Un ensemble de gouaches colorées sur papier Saint-Armand constitue la pièce maîtresse de cette exposition présentée dans une salle rendue méconnaissable ; la lumière naturelle entre généreusement par les fenêtres, d’ordinaire masquées. Cette ouverture sur l’extérieur agit judicieusement de concert avec une mise en place dépouillée et élégante.Elle calme, tandis que, exigeant un regard de proximité, les œuvres se font denses avec leurs motifs détaillés où se révèle une riche complexité.

La série de gouaches — en continuité avec un corpus présenté l’automne dernier au Hangar 7826, dans Villeray — affirme dans des aplats colorés très précis des motifs évoquant de la culture perse ses poteries, ses tapis, ses pierres précieuses, ses bijoux et ses miniatures, des joyaux auxquels s’ajoutent aussi les jardins, des havres publics réputés. Les motifs s’imbriquent joliment, comme s’ils étaient libérés d’une lampe merveilleuse.

La composition est toutefois fracturée par des gouaches noires qui organisent des silhouettes autrement plus funestes, telles ces robes en chute libre évocatrices de la répression exercée sur les femmes dans le régime islamique iranien. Persépolis est en ruines, et beaucoup de la culture perse s’exprime désormais en cachette.

Tensions politiques

 

Impossible d’oublier, nous dit l’artiste plus explicitement dans une autre série de gouaches, intitulée 40 ans après. Elles furent présentées en 2019 chez Adélard à Frelighsburg pour souligner l’arrivée de Khomeini au pouvoir en 1979 et les horreurs de la dictature qui s’ensuivirent.

Qu’elle les dessine sur papier ou les déploie au sol avec des blocs Lego, Sayeh Sarfaraz raconte, avec ses motifs, le contrôle et le nécessaire désordre inhérents aux rapports de pouvoir. Les airs de jeu, et de fête, apportés par les œuvres avec leur facture naïve trompent ainsi sur la nature des propos. La stratégie témoigne habilement des effets de la censure, une réalité concrète pour celle qui, au risque de sa liberté, ne peut plus retourner en Iran, bien que ses parents y soient toujours.

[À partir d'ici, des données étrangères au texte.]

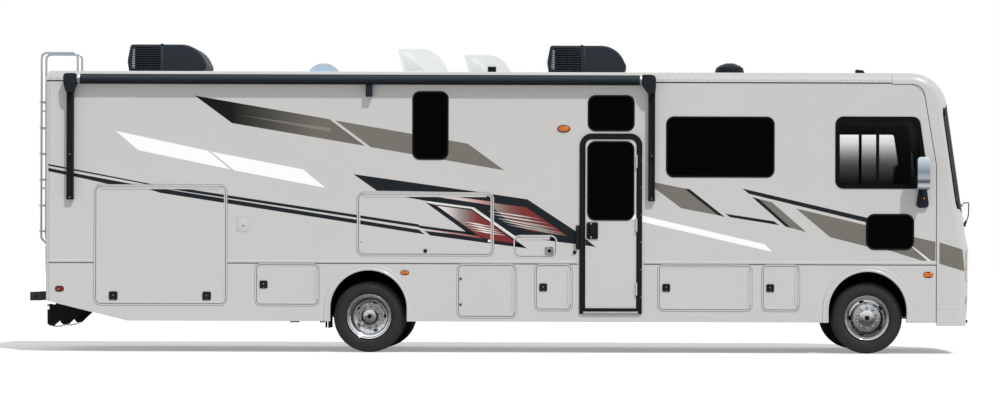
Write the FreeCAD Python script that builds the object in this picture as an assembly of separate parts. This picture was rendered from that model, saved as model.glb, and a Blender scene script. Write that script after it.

C’est à eux qu’elle songe encore, et aux générations d’avant, à travers ses œuvres. Elle renoue ainsi avec leur héritage et le magnifie. Telle forme, qui apparaît avec récurrence dans des couleurs variées, lui vient de sa grand-mère et de sa collection de tapis. L’histoire personnelle se relie au collectif dans une autre série de gouaches qui fait allusion au Musée des joyaux nationaux à Téhéran, que l’artiste a visité durant son enfance. Certains bijoux étaient étrangement absents des écrins, faisant naître des rumeurs autour de leur disparition sous le régime islamiste.

Les miniatures, délicatement peintes en noir avec le plus fin des pinceaux, reposent à l’horizontale sous des boîtiers transparents, comme le plus cher des trésors abrité dans un tombeau. Avec des moyens de fortune transformés par la grâce, Sayeh Sarfaraz conjure avec force les interdits et nous emporte dans une archéologie imaginaire aussi réparatrice que préoccupante.

On rejoue ?

De Sayeh Sarfaraz. À la Maison de la culture Claude-Léveillée, jusqu’au 5 juin.